#### [Collected data]
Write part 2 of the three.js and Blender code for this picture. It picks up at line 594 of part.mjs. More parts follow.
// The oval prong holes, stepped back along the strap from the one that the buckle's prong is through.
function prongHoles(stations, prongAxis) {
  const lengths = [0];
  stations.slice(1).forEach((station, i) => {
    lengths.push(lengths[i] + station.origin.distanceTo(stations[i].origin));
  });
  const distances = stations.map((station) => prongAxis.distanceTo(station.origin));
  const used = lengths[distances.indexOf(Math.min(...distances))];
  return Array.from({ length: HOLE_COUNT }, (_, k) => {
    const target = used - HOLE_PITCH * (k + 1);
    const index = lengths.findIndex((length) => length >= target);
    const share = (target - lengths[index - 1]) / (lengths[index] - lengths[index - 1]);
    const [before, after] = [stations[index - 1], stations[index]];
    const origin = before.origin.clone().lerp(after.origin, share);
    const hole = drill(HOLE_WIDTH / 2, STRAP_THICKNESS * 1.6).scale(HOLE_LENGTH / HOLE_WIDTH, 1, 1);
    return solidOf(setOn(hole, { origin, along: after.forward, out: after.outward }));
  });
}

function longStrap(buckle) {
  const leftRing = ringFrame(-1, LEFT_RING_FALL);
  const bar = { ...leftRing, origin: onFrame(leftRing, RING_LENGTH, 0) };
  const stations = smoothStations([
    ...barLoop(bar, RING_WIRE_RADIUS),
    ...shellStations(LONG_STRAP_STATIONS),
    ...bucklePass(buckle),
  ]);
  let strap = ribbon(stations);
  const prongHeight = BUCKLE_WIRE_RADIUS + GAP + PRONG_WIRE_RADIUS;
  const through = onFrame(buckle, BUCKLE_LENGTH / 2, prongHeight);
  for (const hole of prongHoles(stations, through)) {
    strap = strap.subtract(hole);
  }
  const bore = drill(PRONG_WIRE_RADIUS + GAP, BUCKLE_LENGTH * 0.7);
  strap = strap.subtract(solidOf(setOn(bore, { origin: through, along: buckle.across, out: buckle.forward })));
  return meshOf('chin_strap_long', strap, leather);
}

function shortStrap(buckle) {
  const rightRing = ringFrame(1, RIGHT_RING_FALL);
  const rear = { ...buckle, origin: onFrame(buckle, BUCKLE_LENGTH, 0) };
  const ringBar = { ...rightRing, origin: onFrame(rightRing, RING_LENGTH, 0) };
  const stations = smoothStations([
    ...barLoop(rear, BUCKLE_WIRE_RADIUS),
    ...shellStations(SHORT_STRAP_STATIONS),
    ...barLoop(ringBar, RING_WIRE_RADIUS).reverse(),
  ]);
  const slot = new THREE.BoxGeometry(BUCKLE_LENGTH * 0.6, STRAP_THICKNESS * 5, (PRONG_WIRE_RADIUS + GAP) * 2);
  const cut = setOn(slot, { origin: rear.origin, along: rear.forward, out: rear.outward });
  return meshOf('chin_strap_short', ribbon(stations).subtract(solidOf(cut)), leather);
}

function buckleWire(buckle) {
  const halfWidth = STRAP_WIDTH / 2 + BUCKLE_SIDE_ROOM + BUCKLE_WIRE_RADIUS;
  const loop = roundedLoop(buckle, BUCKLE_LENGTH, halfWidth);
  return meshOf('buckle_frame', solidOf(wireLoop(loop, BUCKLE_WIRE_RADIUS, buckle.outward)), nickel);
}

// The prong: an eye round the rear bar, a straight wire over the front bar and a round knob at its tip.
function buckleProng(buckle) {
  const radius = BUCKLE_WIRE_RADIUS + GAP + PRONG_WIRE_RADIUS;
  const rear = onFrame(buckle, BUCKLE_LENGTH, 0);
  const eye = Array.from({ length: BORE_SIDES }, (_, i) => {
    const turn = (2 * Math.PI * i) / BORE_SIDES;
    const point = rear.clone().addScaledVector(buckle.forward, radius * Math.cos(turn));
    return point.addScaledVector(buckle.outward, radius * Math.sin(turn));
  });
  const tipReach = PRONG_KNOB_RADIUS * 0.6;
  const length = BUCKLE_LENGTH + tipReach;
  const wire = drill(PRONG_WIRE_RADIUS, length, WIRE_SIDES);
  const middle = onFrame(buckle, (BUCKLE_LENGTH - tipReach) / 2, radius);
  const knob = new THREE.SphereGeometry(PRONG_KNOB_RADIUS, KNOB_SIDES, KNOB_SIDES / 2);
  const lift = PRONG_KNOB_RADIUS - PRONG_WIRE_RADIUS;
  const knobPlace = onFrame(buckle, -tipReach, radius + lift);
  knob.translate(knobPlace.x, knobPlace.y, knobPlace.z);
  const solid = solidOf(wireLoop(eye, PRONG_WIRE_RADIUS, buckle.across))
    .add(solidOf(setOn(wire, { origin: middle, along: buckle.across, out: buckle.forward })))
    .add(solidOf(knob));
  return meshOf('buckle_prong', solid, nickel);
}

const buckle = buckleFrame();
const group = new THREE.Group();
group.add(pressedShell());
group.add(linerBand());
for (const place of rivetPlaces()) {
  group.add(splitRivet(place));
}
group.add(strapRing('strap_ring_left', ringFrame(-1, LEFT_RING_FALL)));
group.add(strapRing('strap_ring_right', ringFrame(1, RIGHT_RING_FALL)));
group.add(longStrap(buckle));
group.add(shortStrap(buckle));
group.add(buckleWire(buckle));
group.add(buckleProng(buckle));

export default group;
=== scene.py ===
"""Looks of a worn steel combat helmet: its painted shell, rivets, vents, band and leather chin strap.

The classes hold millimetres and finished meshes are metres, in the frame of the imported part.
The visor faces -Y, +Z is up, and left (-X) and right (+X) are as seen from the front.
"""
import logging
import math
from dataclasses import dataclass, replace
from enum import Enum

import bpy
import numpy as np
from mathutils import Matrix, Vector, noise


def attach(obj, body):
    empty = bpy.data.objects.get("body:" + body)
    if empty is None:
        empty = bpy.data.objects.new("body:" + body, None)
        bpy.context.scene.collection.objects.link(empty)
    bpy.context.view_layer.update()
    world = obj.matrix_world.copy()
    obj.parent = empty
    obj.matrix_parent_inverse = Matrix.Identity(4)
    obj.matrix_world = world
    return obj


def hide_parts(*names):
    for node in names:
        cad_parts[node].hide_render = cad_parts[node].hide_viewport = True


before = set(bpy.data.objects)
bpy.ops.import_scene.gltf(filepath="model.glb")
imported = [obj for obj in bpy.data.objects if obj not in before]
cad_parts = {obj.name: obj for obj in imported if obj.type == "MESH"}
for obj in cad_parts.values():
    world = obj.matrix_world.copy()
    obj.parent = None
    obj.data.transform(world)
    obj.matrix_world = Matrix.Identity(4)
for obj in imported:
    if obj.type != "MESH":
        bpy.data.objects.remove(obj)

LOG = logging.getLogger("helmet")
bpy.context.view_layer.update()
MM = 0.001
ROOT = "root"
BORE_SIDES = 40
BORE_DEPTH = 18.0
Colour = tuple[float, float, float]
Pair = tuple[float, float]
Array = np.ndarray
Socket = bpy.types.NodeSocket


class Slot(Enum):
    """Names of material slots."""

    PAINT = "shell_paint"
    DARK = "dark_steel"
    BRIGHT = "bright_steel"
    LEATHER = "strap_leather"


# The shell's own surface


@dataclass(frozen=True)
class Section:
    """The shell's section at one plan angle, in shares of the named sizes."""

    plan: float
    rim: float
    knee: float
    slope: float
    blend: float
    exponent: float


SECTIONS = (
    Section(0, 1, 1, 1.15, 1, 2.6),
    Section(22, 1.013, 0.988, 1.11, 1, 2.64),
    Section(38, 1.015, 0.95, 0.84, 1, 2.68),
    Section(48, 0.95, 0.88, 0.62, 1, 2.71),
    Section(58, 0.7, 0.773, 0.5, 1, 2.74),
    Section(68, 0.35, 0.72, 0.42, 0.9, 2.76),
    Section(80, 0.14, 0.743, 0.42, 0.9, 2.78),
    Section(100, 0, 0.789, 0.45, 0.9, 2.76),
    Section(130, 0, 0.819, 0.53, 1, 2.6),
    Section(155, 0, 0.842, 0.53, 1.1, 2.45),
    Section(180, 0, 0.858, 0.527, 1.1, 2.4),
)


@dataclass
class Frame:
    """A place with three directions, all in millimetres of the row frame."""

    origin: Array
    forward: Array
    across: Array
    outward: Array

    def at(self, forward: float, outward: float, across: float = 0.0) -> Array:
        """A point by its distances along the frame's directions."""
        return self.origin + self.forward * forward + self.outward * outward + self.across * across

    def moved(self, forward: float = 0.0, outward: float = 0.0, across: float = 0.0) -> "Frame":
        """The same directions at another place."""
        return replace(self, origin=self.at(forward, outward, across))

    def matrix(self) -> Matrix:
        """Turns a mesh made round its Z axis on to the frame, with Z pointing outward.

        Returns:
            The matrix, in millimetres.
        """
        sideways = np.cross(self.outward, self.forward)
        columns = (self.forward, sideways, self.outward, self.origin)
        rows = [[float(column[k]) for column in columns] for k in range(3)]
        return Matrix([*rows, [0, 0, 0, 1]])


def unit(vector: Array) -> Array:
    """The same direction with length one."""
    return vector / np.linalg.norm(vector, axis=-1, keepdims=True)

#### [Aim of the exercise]
Only the lines from the one containing "before = set(bpy.data.objects)" through the one containing "# The shell's own surface" are to be extracted, exactly as they appear, with both ends included.

#### [Right answer]
before = set(bpy.data.objects)
bpy.ops.import_scene.gltf(filepath="model.glb")
imported = [obj for obj in bpy.data.objects if obj not in before]
cad_parts = {obj.name: obj for obj in imported if obj.type == "MESH"}
for obj in cad_parts.values():
    world = obj.matrix_world.copy()
    obj.parent = None
    obj.data.transform(world)
    obj.matrix_world = Matrix.Identity(4)
for obj in imported:
    if obj.type != "MESH":
        bpy.data.objects.remove(obj)

LOG = logging.getLogger("helmet")
bpy.context.view_layer.update()
MM = 0.001
ROOT = "root"
BORE_SIDES = 40
BORE_DEPTH = 18.0
Colour = tuple[float, float, float]
Pair = tuple[float, float]
Array = np.ndarray
Socket = bpy.types.NodeSocket


class Slot(Enum):
    """Names of material slots."""

    PAINT = "shell_paint"
    DARK = "dark_steel"
    BRIGHT = "bright_steel"
    LEATHER = "strap_leather"


# The shell's own surface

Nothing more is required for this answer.